* begin Supplied records *

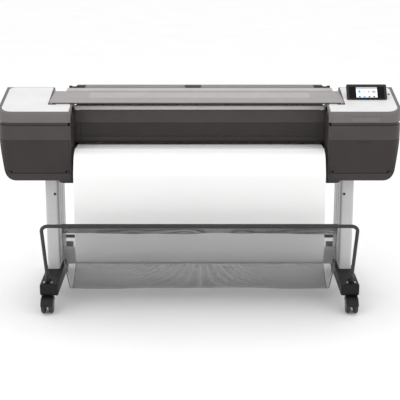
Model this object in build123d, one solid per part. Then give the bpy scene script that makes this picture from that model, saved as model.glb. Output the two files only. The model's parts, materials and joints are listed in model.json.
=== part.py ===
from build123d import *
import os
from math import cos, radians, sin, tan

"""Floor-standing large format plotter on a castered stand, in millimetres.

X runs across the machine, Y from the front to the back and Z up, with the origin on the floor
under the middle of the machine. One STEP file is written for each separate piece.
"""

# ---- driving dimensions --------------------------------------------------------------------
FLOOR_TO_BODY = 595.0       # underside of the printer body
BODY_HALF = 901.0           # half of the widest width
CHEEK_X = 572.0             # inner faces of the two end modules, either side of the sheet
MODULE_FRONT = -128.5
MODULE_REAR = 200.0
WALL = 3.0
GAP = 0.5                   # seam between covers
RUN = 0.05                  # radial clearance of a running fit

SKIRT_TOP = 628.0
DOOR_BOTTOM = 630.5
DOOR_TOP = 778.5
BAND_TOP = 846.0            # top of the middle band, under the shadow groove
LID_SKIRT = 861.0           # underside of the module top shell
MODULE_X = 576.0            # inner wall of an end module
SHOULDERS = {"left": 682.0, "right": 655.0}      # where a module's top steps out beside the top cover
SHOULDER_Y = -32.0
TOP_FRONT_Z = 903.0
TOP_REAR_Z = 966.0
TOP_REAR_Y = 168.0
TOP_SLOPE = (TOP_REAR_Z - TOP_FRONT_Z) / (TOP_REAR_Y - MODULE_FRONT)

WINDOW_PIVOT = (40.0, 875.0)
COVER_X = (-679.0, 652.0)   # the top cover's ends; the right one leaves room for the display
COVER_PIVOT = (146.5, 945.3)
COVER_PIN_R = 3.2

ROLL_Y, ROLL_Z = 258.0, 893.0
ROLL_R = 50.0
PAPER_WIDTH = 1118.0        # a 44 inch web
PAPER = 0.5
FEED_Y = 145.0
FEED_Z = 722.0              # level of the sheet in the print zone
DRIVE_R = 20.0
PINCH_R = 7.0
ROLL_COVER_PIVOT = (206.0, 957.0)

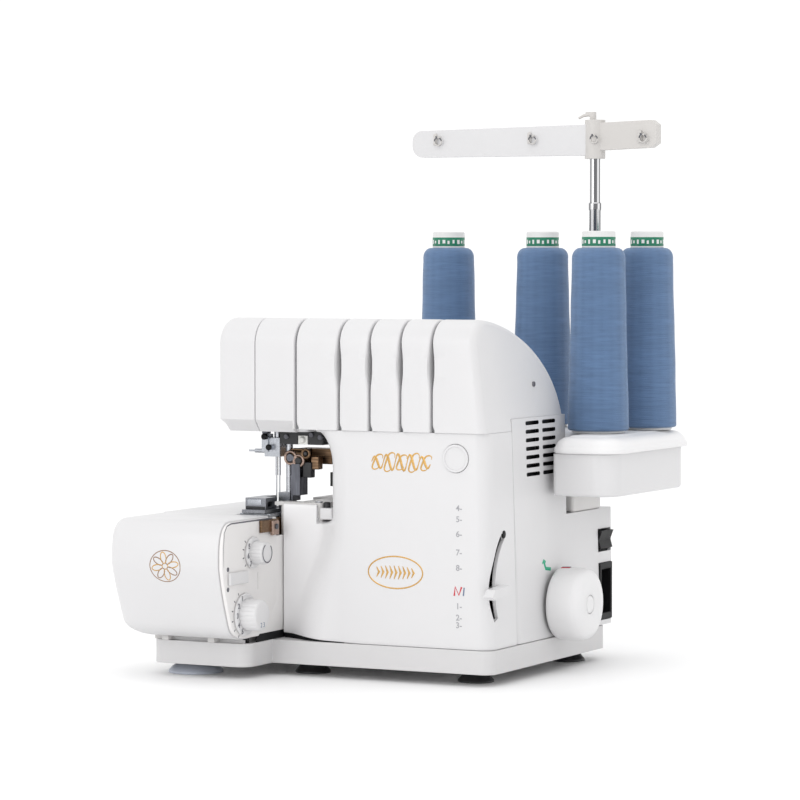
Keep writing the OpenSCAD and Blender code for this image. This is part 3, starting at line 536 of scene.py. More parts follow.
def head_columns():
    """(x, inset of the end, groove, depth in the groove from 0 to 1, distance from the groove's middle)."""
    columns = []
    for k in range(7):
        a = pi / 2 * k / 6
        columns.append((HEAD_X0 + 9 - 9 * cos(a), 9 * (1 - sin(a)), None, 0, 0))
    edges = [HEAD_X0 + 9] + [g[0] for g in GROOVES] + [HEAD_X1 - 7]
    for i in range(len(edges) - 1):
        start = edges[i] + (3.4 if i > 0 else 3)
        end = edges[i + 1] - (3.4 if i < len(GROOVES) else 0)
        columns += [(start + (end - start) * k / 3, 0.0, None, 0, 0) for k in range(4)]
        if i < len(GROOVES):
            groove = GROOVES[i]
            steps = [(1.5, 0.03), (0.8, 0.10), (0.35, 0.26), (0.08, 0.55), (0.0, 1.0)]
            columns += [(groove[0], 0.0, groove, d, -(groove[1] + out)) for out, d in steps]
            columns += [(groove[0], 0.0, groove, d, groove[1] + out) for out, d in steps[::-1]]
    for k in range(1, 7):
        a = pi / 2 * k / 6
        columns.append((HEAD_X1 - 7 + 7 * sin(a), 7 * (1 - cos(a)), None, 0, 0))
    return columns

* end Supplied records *
* begin Supplied records *

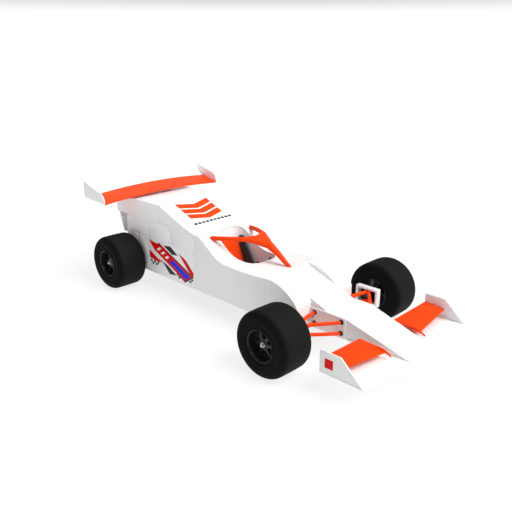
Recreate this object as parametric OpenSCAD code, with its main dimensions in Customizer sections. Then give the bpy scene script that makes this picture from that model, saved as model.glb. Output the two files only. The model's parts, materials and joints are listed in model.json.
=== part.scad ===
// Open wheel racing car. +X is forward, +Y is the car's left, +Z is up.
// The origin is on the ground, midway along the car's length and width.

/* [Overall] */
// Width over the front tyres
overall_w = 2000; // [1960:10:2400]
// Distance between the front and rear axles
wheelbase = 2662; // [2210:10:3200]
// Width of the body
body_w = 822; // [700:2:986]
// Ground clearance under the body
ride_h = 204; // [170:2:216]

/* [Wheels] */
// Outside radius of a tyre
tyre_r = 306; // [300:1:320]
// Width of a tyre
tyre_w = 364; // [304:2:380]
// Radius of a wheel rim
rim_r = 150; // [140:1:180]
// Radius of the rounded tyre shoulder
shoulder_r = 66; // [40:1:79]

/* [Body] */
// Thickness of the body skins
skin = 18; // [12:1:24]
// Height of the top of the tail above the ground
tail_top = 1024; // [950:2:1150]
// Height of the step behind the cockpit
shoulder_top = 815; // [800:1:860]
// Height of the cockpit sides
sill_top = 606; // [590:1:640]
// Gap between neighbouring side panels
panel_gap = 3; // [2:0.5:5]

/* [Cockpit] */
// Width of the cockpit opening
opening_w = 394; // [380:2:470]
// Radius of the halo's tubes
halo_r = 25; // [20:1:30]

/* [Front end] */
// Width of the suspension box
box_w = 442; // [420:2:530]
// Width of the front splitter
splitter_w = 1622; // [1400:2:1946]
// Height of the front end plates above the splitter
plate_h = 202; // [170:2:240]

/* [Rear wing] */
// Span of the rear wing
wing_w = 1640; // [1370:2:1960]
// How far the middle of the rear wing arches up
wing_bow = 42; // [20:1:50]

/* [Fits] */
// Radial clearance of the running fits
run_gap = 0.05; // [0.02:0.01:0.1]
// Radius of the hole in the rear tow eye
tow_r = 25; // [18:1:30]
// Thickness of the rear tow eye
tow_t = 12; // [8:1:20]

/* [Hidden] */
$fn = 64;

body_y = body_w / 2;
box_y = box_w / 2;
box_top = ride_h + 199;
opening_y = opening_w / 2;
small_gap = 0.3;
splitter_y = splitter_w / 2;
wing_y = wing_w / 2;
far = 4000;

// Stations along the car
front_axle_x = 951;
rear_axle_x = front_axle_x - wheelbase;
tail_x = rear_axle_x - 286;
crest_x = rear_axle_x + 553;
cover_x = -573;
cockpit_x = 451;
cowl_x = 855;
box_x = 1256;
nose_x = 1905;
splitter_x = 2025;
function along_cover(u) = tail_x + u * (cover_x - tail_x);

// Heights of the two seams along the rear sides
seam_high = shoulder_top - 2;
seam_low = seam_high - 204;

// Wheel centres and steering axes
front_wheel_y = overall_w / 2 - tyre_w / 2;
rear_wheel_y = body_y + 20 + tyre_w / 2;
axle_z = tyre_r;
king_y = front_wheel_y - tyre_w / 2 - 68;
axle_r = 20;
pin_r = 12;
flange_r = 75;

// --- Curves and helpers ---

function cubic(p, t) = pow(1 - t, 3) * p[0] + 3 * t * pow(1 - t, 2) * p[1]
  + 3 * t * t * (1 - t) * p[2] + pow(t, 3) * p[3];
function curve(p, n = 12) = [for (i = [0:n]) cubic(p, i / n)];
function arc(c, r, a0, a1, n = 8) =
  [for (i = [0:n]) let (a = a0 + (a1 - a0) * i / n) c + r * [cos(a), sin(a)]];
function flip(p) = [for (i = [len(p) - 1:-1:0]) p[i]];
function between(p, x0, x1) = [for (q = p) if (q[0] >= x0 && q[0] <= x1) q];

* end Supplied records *

> _Given task_
Output exactly the lines running from the line containing "Keep writing the" through the line containing "return columns", and only those lines.

> _Answer to the problem_
Keep writing the OpenSCAD and Blender code for this image. This is part 3, starting at line 536 of scene.py. More parts follow.
def head_columns():
    """(x, inset of the end, groove, depth in the groove from 0 to 1, distance from the groove's middle)."""
    columns = []
    for k in range(7):
        a = pi / 2 * k / 6
        columns.append((HEAD_X0 + 9 - 9 * cos(a), 9 * (1 - sin(a)), None, 0, 0))
    edges = [HEAD_X0 + 9] + [g[0] for g in GROOVES] + [HEAD_X1 - 7]
    for i in range(len(edges) - 1):
        start = edges[i] + (3.4 if i > 0 else 3)
        end = edges[i + 1] - (3.4 if i < len(GROOVES) else 0)
        columns += [(start + (end - start) * k / 3, 0.0, None, 0, 0) for k in range(4)]
        if i < len(GROOVES):
            groove = GROOVES[i]
            steps = [(1.5, 0.03), (0.8, 0.10), (0.35, 0.26), (0.08, 0.55), (0.0, 1.0)]
            columns += [(groove[0], 0.0, groove, d, -(groove[1] + out)) for out, d in steps]
            columns += [(groove[0], 0.0, groove, d, groove[1] + out) for out, d in steps[::-1]]
    for k in range(1, 7):
        a = pi / 2 * k / 6
        columns.append((HEAD_X1 - 7 + 7 * sin(a), 7 * (1 - cos(a)), None, 0, 0))
    return columns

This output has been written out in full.